Mr. Speaker, on May 1, I rose in the House to pose a question to the Minister of Fisheries and Oceans, asking him to extend the May 24 deadline and to commit to begin serious discussions with representatives of the affected communities who had already chosen the people to negotiate on their behalf and had sent a group to Ottawa.
This group had some difficulty in having complete meetings with the minister. He responded in a manner that left the May 24 deadline still in place. He did say, however, that he would be going to the west coast the next day to meet with groups there.
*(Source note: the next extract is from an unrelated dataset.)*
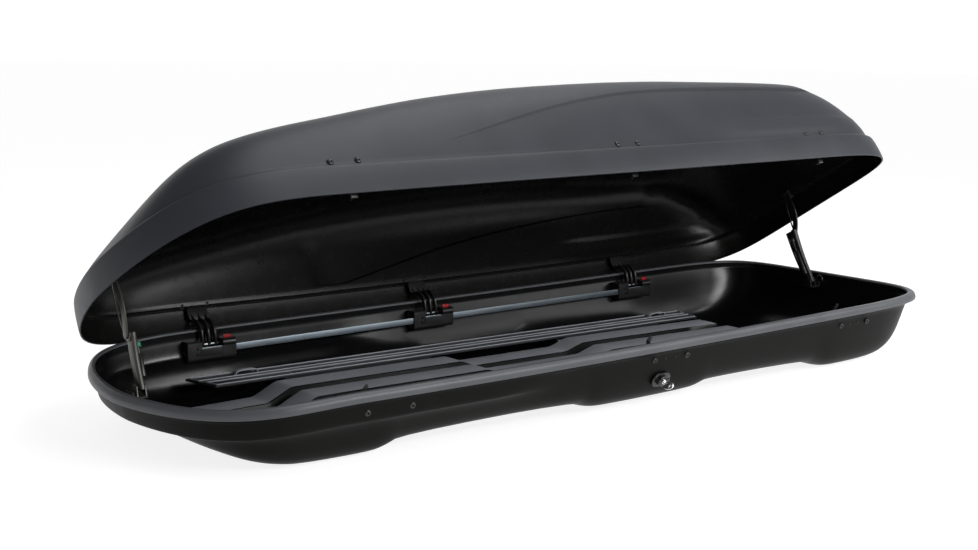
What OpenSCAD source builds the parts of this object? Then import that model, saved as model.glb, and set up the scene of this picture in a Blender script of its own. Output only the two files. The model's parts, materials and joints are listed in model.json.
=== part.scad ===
// Roof cargo box, lid standing open on its far side.
// X runs along the length (nose at -X), -Y is the side that opens, +Y the hinge side, Z is up.
// The origin is the centre of the four clamp slots; the rails fall slightly towards the tail.

/* [Overall] */
// Length of the rim, nose to tail (mm)
L = 2200; // [1800:10:2400]
// Width of the rim (mm)
W = 761; // [600:1:950]
// Height of the rim's outer lower edge above the origin (mm)
RZ = 94; // [60:1:160]
// Wall of the tub's floor (mm)
WALL = 4; // [3:0.5:6]
// Wall of the lid (mm)
LWALL = 3.5; // [2.5:0.5:6]
// Angle at which the lid stands open (deg)
TH = 31.5; // [0:0.5:45]

/* [Plan shape] */
// Where the nose curve starts (mm)
XN = -750; // [-900:10:-600]
// Bluntness of the nose, lengthwise
PF = 4.21; // [1.5:0.01:6]
// Bluntness of the nose, across
QF = 1.64; // [1:0.01:4]
// Where the tail corner curve starts (mm)
XR = 440; // [300:10:900]
// Squareness of the tail corners
PR = 6.09; // [2:0.01:9]
// Where the sides begin to taper to the nose (mm)
X0 = -107; // [-400:1:400]
// Taper of the sides (1/mm)
KT = 0.0000236; // [0:0.0000001:0.0001]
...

I was concerned, as were others, that the minister would avoid meeting the group that had been sent here by the communities at great expense. Instead of meeting with them, he opted to go to the west coast while they were still here in Ottawa seeking meetings with him.
The next day the minister did met with a few groups that told him he was doing a good job. At the strong insistence of the fishermen's union, which still had representatives on the west coast, he did meet with some of them. A day later he spent 45 minutes with the Pacific Salmon Alliance, which is the group that was in Ottawa and had gone back in an attempt to have a meeting with him. The community representatives that had been in Ottawa did get to meet with him for a mere 45 minutes.
I find it amazing that among Liberal ministers they can spend half a day flying halfway across the country to get away from a group of legitimate representatives, in this case representing fishing communities, commercial, aboriginal and sports fisher people, environmentalists like the Suzuki group, the Georgia Strait group, and the Save Our Wild Salmon group. Instead of having serious meetings with them here in Ottawa to negotiate a workable plan, the minister chose to go off to the west coast and grandstand there rather than actually getting down to business.
Since that time as well we know some licences have changed hands. The last report I have is that there are about 400 which have changed hands under the aegis of the new program. I am told that some owners have purchased up to 11 different licences. The cost of these would amount to many hundreds of thousands of dollars.
This means we are leaning toward a new high investment type of fishery, probably an urban based and not a community based fishery. We have not really addressed with this policy the questions of commitment to the resource. An urban based fishery which has spent hundreds of thousands of dollars in licences alone is to care more about recovering its hundreds of thousands of dollars for an annual licence than it is to looking after future stocks.
A community based fishery based on families doing the fishing from communities will make certain the fishery has a much longer life.
If the minister is truly honest in his promise he made in the House when he responded to my first question to bridge some of the gaps, address uncertainties and fine tune the program, he would suspend the May 24 deadline, which I asked him to do, so true and meaningful discussions can take place with no guns held to the heads of the communities involved in the form of this deadline.
Tomorrow Peter Pearse and Don Cruikshank will be in Ottawa in front of the committee, experts the minister could well afford to heed. I hope he will would drop the deadline and work out a policy that will leave the west coast with communities as well as with salmon enhancement capabilities. People, after all, are a necessary and important part of the west coast environment as well.